Yo siempre creí, imagino que como todos, que para hacer un viaje había que moverse: hacías la maleta con las cosas necesarias, tomabas un transporte y llegabas a tu destino. Algo de eso hubo aquí, cogí unas pocas cosas, luego supe que hasta eran demasidas, tomé un tren y me puse a caminar. Lo que nadie supo decirme antes de comenzar, ni yo pregunté, es que caminaría mucho, pero el viaje en realidad iba a ser hacia mi interior. Tampoco me dijeron que daba igual que fuera sola o acompañada, el viaje se hacía en soledad. No me explicaron que cuando llegara a mi destino tendría claras cosas que antes ni me había planteado, y que la meta sería una, sí, porque en algún momento tendría que retornar físicamente a casa, pero mi viaje, el que en ese momento emprendí hacia dentro de mí, continuaría toda la vida.

No eres consciente, pero poco a poco vas adentrandote un poco más, encontrando recovecos, y empiezas a descubrir más cosas. Sin que sea perceptible a los ojos, la persona que eres cuando te acuestas ya no es la misma que la que se ha levantado por la mañana. Y aparentemente no ha pasado nada trascendental, lo único que ha ocurrido es que te has dado tiempo para estar contigo, que mientras tus ojos se llenan de paisaje, tu mente lo hace de recuerdos, de arrepentimientos, de paces, que recolocas convenientemente… Que tu cuerpo se cansa, se llaga, pero también se fortalece, y que a pesar de lo que tú has creído hasta ese momento, solamente necesita lo más básico para funcionar.
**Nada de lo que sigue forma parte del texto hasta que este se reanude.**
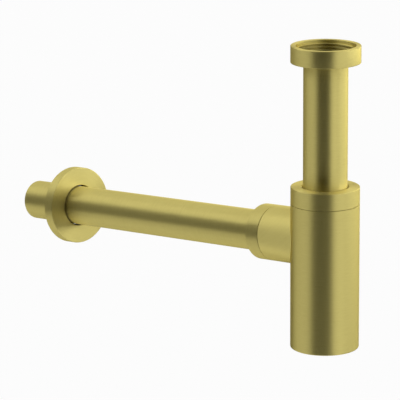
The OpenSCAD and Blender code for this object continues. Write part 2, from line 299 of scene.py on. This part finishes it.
# %% Moulded rubber and plastic
def moulded(name, colour, dark, roughness, grain_mm):
    """A moulded finish with the faint grain that its tool leaves."""
    made = bpy.data.materials.new(name)
    made.use_nodes = True
    tree = made.node_tree
    tree.nodes.clear()
    place = add_node(tree, "ShaderNodeTexCoord").outputs["Object"]
    grain = add_node(tree, "ShaderNodeTexNoise", {
        "Vector": place, "Scale": PER_MM / grain_mm, "Detail": 2.0}).outputs["Fac"]
    bump = add_node(tree, "ShaderNodeBump", {
        "Height": grain, "Strength": 1.0, "Distance": 0.02 * MM}).outputs[0]
    mixed = add_node(tree, "ShaderNodeMix", {
        "Factor": grain, "A": linear(dark), "B": linear(colour)}, data_type="RGBA").outputs["Result"]
    shader = add_node(tree, "ShaderNodeBsdfPrincipled", {
        "Base Color": mixed, "Roughness": roughness, "Normal": bump}).outputs[0]
    add_node(tree, "ShaderNodeOutputMaterial", {"Surface": shader})
    return made


epdm_rubber = moulded("moulded_epdm_rubber", "#26262a", "#1a1a1c", 0.62, 0.4)
acetal = moulded("moulded_acetal", "#e9e8e2", "#dddcd5", 0.38, 0.6)
for name in ("basin_washer", "inlet_seal", "outlet_seal", "plug_ring", "flange_ring"):
    nodes[name].material_slots[0].material = epdm_rubber
for name in ("inlet_slip_ring", "outlet_slip_ring"):
    nodes[name].material_slots[0].material = acetal
print("moulded finishes are on", 7, "nodes")

# %% [markdown]
# A product photograph like this one is taken in a white tent. The metal shows
# the tent, so its stripes are the photographer's: black flags stand where the
# dark stripes come from, and softboxes brighten the bands between them. Here
# the tent is a white world. Flags and softboxes are panels bent round the
# trap, placed by the direction from the camera's side, to its right, and by
# their height above the horizon. The camera doesn't see them.

# %% The white tent
scene = bpy.context.scene
scene.view_settings.view_transform = "Standard"
ROOM_LEVEL = 0.8


def seen_directly(tree):
    """1 for the rays that show a surface as it is: straight, mirrored or through glass."""
    ray = add_node(tree, "ShaderNodeLightPath").outputs
    straight = add_node(tree, "ShaderNodeMath", {
        0: ray["Is Camera Ray"], 1: ray["Is Glossy Ray"]}, operation="MAXIMUM").outputs[0]
    return add_node(tree, "ShaderNodeMath", {
        0: straight, 1: ray["Is Transmission Ray"]}, operation="MAXIMUM").outputs[0]


world = bpy.data.worlds.new("white_tent")
scene.world = world
world.use_nodes = True
tree = world.node_tree
tree.nodes.clear()
strength = add_node(tree, "ShaderNodeMapRange", {
    "Value": seen_directly(tree), "To Min": ROOM_LEVEL, "To Max": 1.0}).outputs[0]
tent = add_node(tree, "ShaderNodeBackground", {"Color": linear("#ffffff"), "Strength": strength})
add_node(tree, "ShaderNodeOutputWorld", {"Surface": tent.outputs[0]})
print("tent level", ROOM_LEVEL)

# %% The pale floor, which keeps the trap's shadow
FLOOR_Z, FLOOR_HALF = -1.6, 8.0
paper = bpy.data.materials.new("white_paper")
paper.use_nodes = True
tree = paper.node_tree
tree.nodes.clear()
lit = add_node(tree, "ShaderNodeBsdfDiffuse", {"Color": linear("#f8f8f8")}).outputs[0]
glow = add_node(tree, "ShaderNodeEmission", {"Color": linear("#ffffff"), "Strength": 1.0}).outputs[0]
share = add_node(tree, "ShaderNodeMath", {0: seen_directly(tree), 1: 0.9}, operation="MULTIPLY").outputs[0]
both = add_node(tree, "ShaderNodeMixShader", {0: share, 1: lit, 2: glow}).outputs[0]
add_node(tree, "ShaderNodeOutputMaterial", {"Surface": both})


def add_stage(mesh, name, material):
    """An object of the studio, which isn't part of the trap."""
    data = bpy.data.meshes.new(name)
    mesh.to_mesh(data)
    mesh.free()
    data.materials.append(material)
    made = bpy.data.objects.new(name, data)
    scene.collection.objects.link(made)
    return made


sheet = bmesh.new()
bmesh.ops.create_grid(sheet, x_segments=1, y_segments=1, size=FLOOR_HALF)
bmesh.ops.translate(sheet, verts=sheet.verts, vec=(0, 0, FLOOR_Z))
add_stage(sheet, "floor", paper)
print("floor at", FLOOR_Z, "m")

# %% Flags and softboxes round the trap
PANELS = {
    "front_flag": ((-49, 23), (-44, 70), 0.0, 1.35),
    "left_flag": ((-175, -41), (-21, 26), 0.35, 1.4),
    "right_flag": ((69, 156), (-46, -11), 0.03, 1.45),
    "rear_flag": ((150, 228), (-46, -23), 0.0, 1.4),
    "left_softbox": ((-135, -64), (26, 36), 3.0, 1.5),
    "right_softbox": ((51, 69), (13, 44), 1.46, 1.5),
    "rear_softbox": ((69, 147), (-9, 12), 3.0, 1.5),
}


def panel_material(name, level):
    """A flag's cloth shines at next to nothing, a softbox at several times white."""
    made = bpy.data.materials.new(name)
    made.use_nodes = True
    tree = made.node_tree
    tree.nodes.clear()
    light = add_node(tree, "ShaderNodeEmission", {"Color": linear("#ffffff"), "Strength": level})
    add_node(tree, "ShaderNodeOutputMaterial", {"Surface": light.outputs[0]})
    return made


camera_heading = math.atan2(back.y, back.x)
for name, ((first, last), (low_deg, high_deg), level, radius) in PANELS.items():
    start = camera_heading + math.radians(first)
    mesh = bmesh.new()
    ends = [mesh.verts.new((radius * math.cos(start), radius * math.sin(start),
                            radius * math.tan(math.radians(deg)))) for deg in (low_deg, high_deg)]
    bmesh.ops.spin(mesh, geom=[*ends, mesh.edges.new(ends)], axis=UP, cent=(0, 0, 0),
                   angle=math.radians(last - first), steps=36)
    panel = add_stage(mesh, name, panel_material(name, level))
    panel.visible_camera = False
    panel.visible_shadow = False
    print(name, "from", first, "to", last, "degrees")
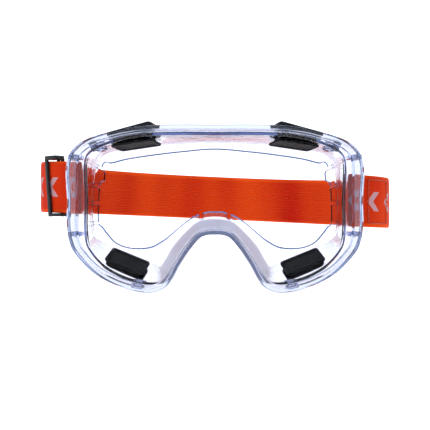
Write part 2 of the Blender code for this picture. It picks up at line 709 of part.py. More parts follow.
def make_pin(name, side, parts, material):
    """A turned clear pin with a head at each end, held by the two arms of a lug."""
    top = SLOT_TOP + LUG_THICK + GAP
    bottom = SLOT_BOTTOM - LUG_THICK - GAP
    profile = ((0.0, top + PIN_HEAD), (PIN_HEAD_RADIUS, top + PIN_HEAD), (PIN_HEAD_RADIUS, top),
               (PIN_RADIUS, top), (PIN_RADIUS, bottom), (PIN_HEAD_RADIUS, bottom),
               (PIN_HEAD_RADIUS, bottom - PIN_HEAD), (0.0, bottom - PIN_HEAD))
    mesh = bpy.data.meshes.new(name)
    verts = [(r / 1000.0, 0.0, (z - SLOT_MID) / 1000.0) for r, z in profile]
    mesh.from_pydata(verts, [(i, i + 1) for i in range(len(verts) - 1)], [])
    pin = add_object(name, mesh, parts, material)
    pin.location = at(side * PIN_X, PIN_Y, SLOT_MID)
    turn = pin.modifiers.new("turned", "SCREW")
    turn.steps = turn.render_steps = 16
    turn.use_merge_vertices = True
    turn.merge_threshold = 0.00001
    return pin


def joint_empty(name, place, parts):
    empty = bpy.data.objects.new(name, None)
    empty.location = place
    empty.empty_display_size = 0.02
    parts.objects.link(empty)
    return empty


def hang_on(thing, empty):
    """Parent without moving the piece."""
    thing.parent = empty
    bpy.context.view_layer.update()
    thing.matrix_parent_inverse = empty.matrix_world.inverted()


def main():
    clear_scene()
    parts = new_collection("safety_goggles")
    cutters = new_collection("cutters")
    clear_soft = make_material("clear_soft_plastic", (0.86, 0.9, 0.96), 0.12, alpha=0.35)
    clear_hard = make_material("clear_lens", (0.95, 0.97, 1.0), 0.03, alpha=0.18)
    black = make_material("black_plastic", (0.02, 0.02, 0.022), 0.55)
    webbing = make_material("orange_webbing", (0.75, 0.14, 0.01), 0.85)
    thread = make_material("orange_thread", (0.62, 0.1, 0.01), 0.8)

    make_frame(parts, cutters, clear_soft)
    make_lens(parts, cutters, clear_hard)
    make_vents(parts, cutters, black, black)
    for name, side in (("strap_pin_left", -1), ("strap_pin_right", 1)):
        make_pin(name, side, parts, clear_soft)
    _, moving = make_strap(parts, webbing)
    moving.append(make_stitching(parts, cutters, thread))
    slider = make_slider(parts, cutters, black)

    swing = joint_empty("strap_swing_axis", at(0.0, PIN_Y, STRAP_MID), parts)
    travel = joint_empty("slider_travel_axis", at(-BEND_CENTRE[0], BEND_CENTRE[1], STRAP_MID), parts)
    bpy.context.view_layer.update()
    for thing in moving:
        hang_on(thing, swing)
    hang_on(travel, swing)
    hang_on(slider, travel)


main()
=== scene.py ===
# %% [markdown]
# # Clear safety goggles, seen and touched
#
# The pair is built round a packed mechanical model: a soft clear frame that holds a wrapped lens, four
# covered vents, two pins, and an elastic strap with a slider. That model fixes every size and every joint.
# This lesson gives each piece the surface that the hand and eye expect: clear vinyl that goes blue where
# it is thick, a hard thin lens, matt black mouldings and ribbed webbing.
#
# Nearly every piece is a sheet of points worked out with numpy. A grid of points is enough to describe a
# rim, a strap or a pin, and it stays easy to change.

# %% Load the mechanical model
import math

import bpy
import numpy as np
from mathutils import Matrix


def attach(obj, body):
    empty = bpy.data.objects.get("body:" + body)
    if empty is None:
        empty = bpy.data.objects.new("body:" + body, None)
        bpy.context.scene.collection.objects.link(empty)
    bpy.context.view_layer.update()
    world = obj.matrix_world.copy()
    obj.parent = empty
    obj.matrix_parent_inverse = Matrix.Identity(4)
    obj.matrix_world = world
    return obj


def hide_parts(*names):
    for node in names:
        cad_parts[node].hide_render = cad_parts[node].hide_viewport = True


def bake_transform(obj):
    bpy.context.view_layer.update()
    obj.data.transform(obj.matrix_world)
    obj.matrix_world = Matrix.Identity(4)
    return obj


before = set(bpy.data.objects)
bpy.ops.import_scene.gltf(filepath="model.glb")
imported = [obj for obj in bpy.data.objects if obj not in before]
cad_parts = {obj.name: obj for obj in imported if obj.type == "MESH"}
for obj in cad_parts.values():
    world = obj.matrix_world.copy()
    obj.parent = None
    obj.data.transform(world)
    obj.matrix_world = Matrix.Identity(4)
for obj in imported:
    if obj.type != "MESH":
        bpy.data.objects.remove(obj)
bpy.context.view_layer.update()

# %% [markdown]
# ## One drawing for every piece
#
# Distances are in millimetres from the foremost point of the rim at the wearer's eye line: x to the side,
# y back towards the face, z up. That is how a mould maker would measure the frame. `place` turns a drawing
# point into the model's own metres, whose origin is the flat forehead seal.

# %% The drawing's sizes
SEAL_DEPTH = 36.0
SEAL_HEIGHT = 39.783
HALF_WIDTH = 83.6
HEIGHT = 89.4
LENS_RADIUS = 137.0
RIM_LIP, RIM_WALL, RIM_DEPTH = 1.6, 2.0, 6.2
LENS_THICK = 2.0
SHELL_WALL, FLANGE = 1.4, 1.5
SEAL_FLAT, FACE_RADIUS = 20.0, 85.0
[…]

Que la vida son pequeños momentos, y como decía el Principito, los esenciales son invisibles a los ojos, y la magia del camino te empieza a mostrar cómo desentrañar esos instantes que normalmente permanecen ocultos por el velo de lo habitual, de lo cotidiano, de lo contenido. Así entendí que los desvelos, la desazón y la angustía que me rondaban antes de empezar el Camino de Santiago tenían una razón de ser, que no era otra que obligarme a enfrentarme a mí misma y recomponer mi persona.

Tengo pocas fotos que mostrar de ese viaje, mi interior no es muy fotogénico y no creo que el aspecto de mi hígado cambiara sustancialmente después de hacerlo. En cambio, los recuerdos, los paisajes, las gentes, los tengo guardados en algún lugar de mi mirada, no hubo necesidad de tomar fotografías de ellos, y sin embargo, hay quien asegura que si me miran fijamente, los pueden revivir conmigo. Los olores y sabores también encontraron su rincón, en un lugar que no pienso desvelar, y de tanto en tanto me asaltan cuando pienso en la felicidad.

ARZÚA, PUEBLO EN LA RUTA DEL CAMINO DE SANTIAGO FRANCÉS.